An Efficient Hybrid Heuristic for the Transmission Expansion Planning under Uncertainties
Yure Rocha, Teobaldo Bulhões, Anand Subramanian, Joaquim Dias Garcia
TL;DR
Addresses the stochastic transmission expansion planning problem under uncertainties in renewables and demand. Proposes a hybrid solution combining Progressive Hedging for scenario decomposition with an integrated framework consisting of destroy-and-repair, beam search, and a MIP solver. Key contributions include a novel destroy-and-repair operator guided by residual flows, an iterative beam search to explore multiple feasible replacements, and a PH-based decomposition that scales to networks with up to 10,000 buses; tested on adapted PGLib-OPF and California test system scenarios (up to 96 hourly scenarios), achieving an average improvement in optimality gap of 16.23% on stochastic instances and substantial improvements in deterministic subproblems.

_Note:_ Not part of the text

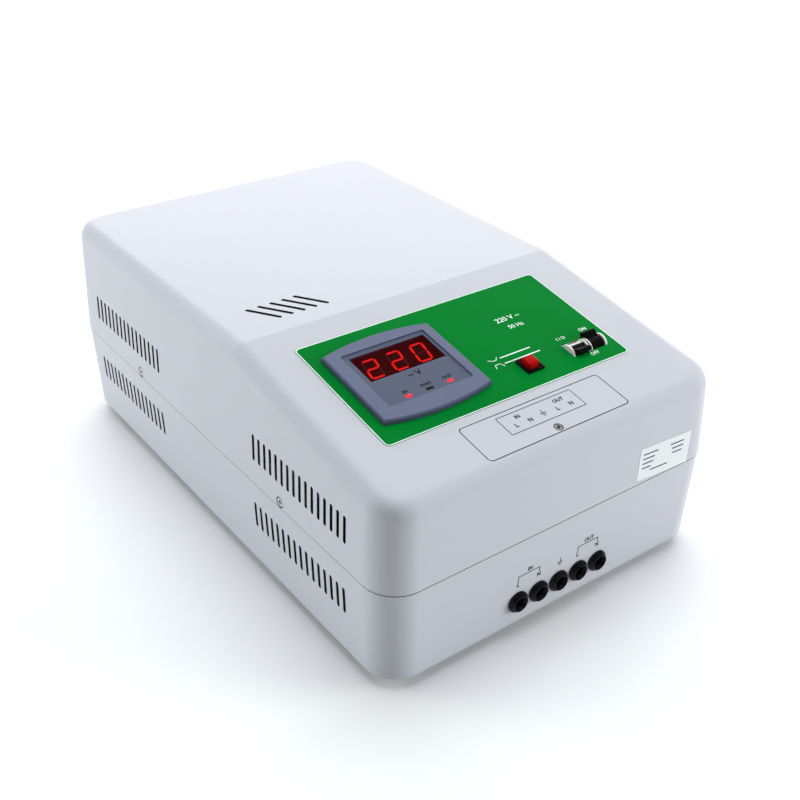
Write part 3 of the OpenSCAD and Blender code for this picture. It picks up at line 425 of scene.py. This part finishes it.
SHELL_GREY = (0.514, 0.522, 0.566, 1)
FINISHES = {
    "shell_paint": powder_coat("shell_paint", SHELL_GREY),
    "foot_rubber": rubber("foot_rubber", (0.022, 0.022, 0.023, 1)),
    "screw_zinc": plated("screw_zinc", (0.56, 0.56, 0.53, 1), 0.22),
    "plate_zinc": plated("plate_zinc", (0.60, 0.62, 0.64, 1), 0.38),
    "overlay_print": printed_film("overlay_print", (0.000, 0.186, 0.023, 1)),
    "bezel_plastic": bezel_moulding("bezel_plastic", (0.100, 0.120, 0.195, 1)),
    "window_red": red_filter("window_red"),
    "module_black": moulded("module_black", (0.012, 0.004, 0.005, 1), 0.6, shine=0.05),
    "board_laminate": circuit_board("board_laminate", (0.010, 0.115, 0.035, 1)),
    "lamp_red": lit("lamp_red", (1.0, 0.014, 0.040, 1), 0.9),
    "switch_black": moulded("switch_black", (0.003, 0.002, 0.003, 1), 0.42, 700.0, 0.000005,
                            shine=0.03),
    "cap_red": moulded("cap_red", (0.36, 0.004, 0.003, 1), 0.36, 500.0, 0.000004, shine=0.03),
    "breaker_white": paired_white("breaker_white", (0.76, 0.75, 0.70, 1)),
    "core_steel": plated("core_steel", (0.28, 0.29, 0.32, 1), 0.42, (1.0, 1.0, 30.0)),
    "winding_copper": wound_copper("winding_copper", (0.48, 0.15, 0.05, 1), 150),
    "pad_rubber": rubber("pad_rubber", (0.04, 0.04, 0.04, 1), 0.75),
    "standoff_brass": plated("standoff_brass", (0.72, 0.50, 0.20, 1), 0.25),
    "relay_blue": moulded("relay_blue", (0.012, 0.060, 0.235, 1), 0.30, 500.0, 0.000005),
    "capacitor_sleeve": moulded("capacitor_sleeve", (0.010, 0.014, 0.050, 1), 0.28, 400.0,
                                0.000005),
    "plug_cream": moulded("plug_cream", (0.70, 0.66, 0.50, 1), 0.48),
    "block_black": moulded("block_black", (0.018, 0.018, 0.018, 1), 0.50),
    "terminal_brass": plated("terminal_brass", (0.75, 0.56, 0.26, 1), 0.28),
    "grommet_black": rubber("grommet_black", (0.005, 0.005, 0.006, 1), 0.34, shine=0.18),
}
LAMP_DARK = moulded("lamp_dark", (0.008, 0.002, 0.003, 1), 0.4, shine=0.06)
DIGIT_LIT = lit("digit_lit", (1.0, 0.016, 0.012, 1), 2.3)
DIGIT_DARK = moulded("digit_dark", (0.060, 0.006, 0.006, 1), 0.4)
INK_BLACK = ink("ink_black", (0.008, 0.008, 0.011, 1))
INK_PALE = ink("ink_pale", (0.70, 0.84, 0.76, 1))
# Painted shade: a near-black sheet for the bottom of the screw slots.
SLOT_SHADE_BLACK = rubber("slot_shade_black", (0.004, 0.004, 0.004, 1), 0.8, shine=0.05)
PAPER = sticker_paper("sticker_paper", (0.74, 0.75, 0.76, 1))


# The CAD nodes keep their meshes: modifiers round their edges and smooth their curves

def smoothing_group():
    """Geometry nodes that shade smooth across every edge flatter than the given angle."""
    group = bpy.data.node_groups.new("smooth_flat_edges", "GeometryNodeTree")
    group.is_modifier = True
    group.interface.new_socket("Geometry", in_out="INPUT", socket_type="NodeSocketGeometry")
    group.interface.new_socket("Geometry", in_out="OUTPUT", socket_type="NodeSocketGeometry")
    start = group.nodes.new("NodeGroupInput")
    end = group.nodes.new("NodeGroupOutput")
    faces = group.nodes.new("GeometryNodeSetShadeSmooth")
    edges = group.nodes.new("GeometryNodeSetShadeSmooth")
    edges.domain = "EDGE"
    angle = group.nodes.new("GeometryNodeInputMeshEdgeAngle")
    flat = group.nodes.new("FunctionNodeCompare")
    flat.operation = "LESS_THAN"
    flat.inputs["B"].default_value = FLAT_EDGE
    group.links.new(start.outputs[0], faces.inputs["Geometry"])
    group.links.new(faces.outputs[0], edges.inputs["Geometry"])
    group.links.new(angle.outputs["Unsigned Angle"], flat.inputs["A"])
    group.links.new(flat.outputs[0], edges.inputs["Shade Smooth"])
    group.links.new(edges.outputs[0], end.inputs[0])
    return group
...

The approach demonstrates scalable, high-quality solutions for large-scale STEP and offers practical guidance for planning under uncertainty.
Abstract
We address the stochastic transmission expansion planning (STEP) problem considering uncertainties in renewable generation capacity and demand. STEP's objective is to minimize the total investment cost of new transmission lines and generation cost. To tackle the computational challenges of large-scale systems, we propose a heuristic approach that combines the progressive hedging (PH) algorithm for scenario-wise decomposition with an integrated framework for solving the resulting subproblems. The latter combines a destroy-and-repair operator, a beam search procedure, and a mixed-integer programming approach. The proposed framework is evaluated on large-scale systems from the literature, containing up to 10000 nodes, adapted to multiple scenarios based on parameters from the California test system (CATS). Compared with a non-trivial baseline algorithm that includes the integrated MIP and heuristics, the proposed PH-based framework consistently improved solution quality for the six systems considered (including CATS), achieving an average optimality gap reduction of 16.23% within a 2-hour time limit.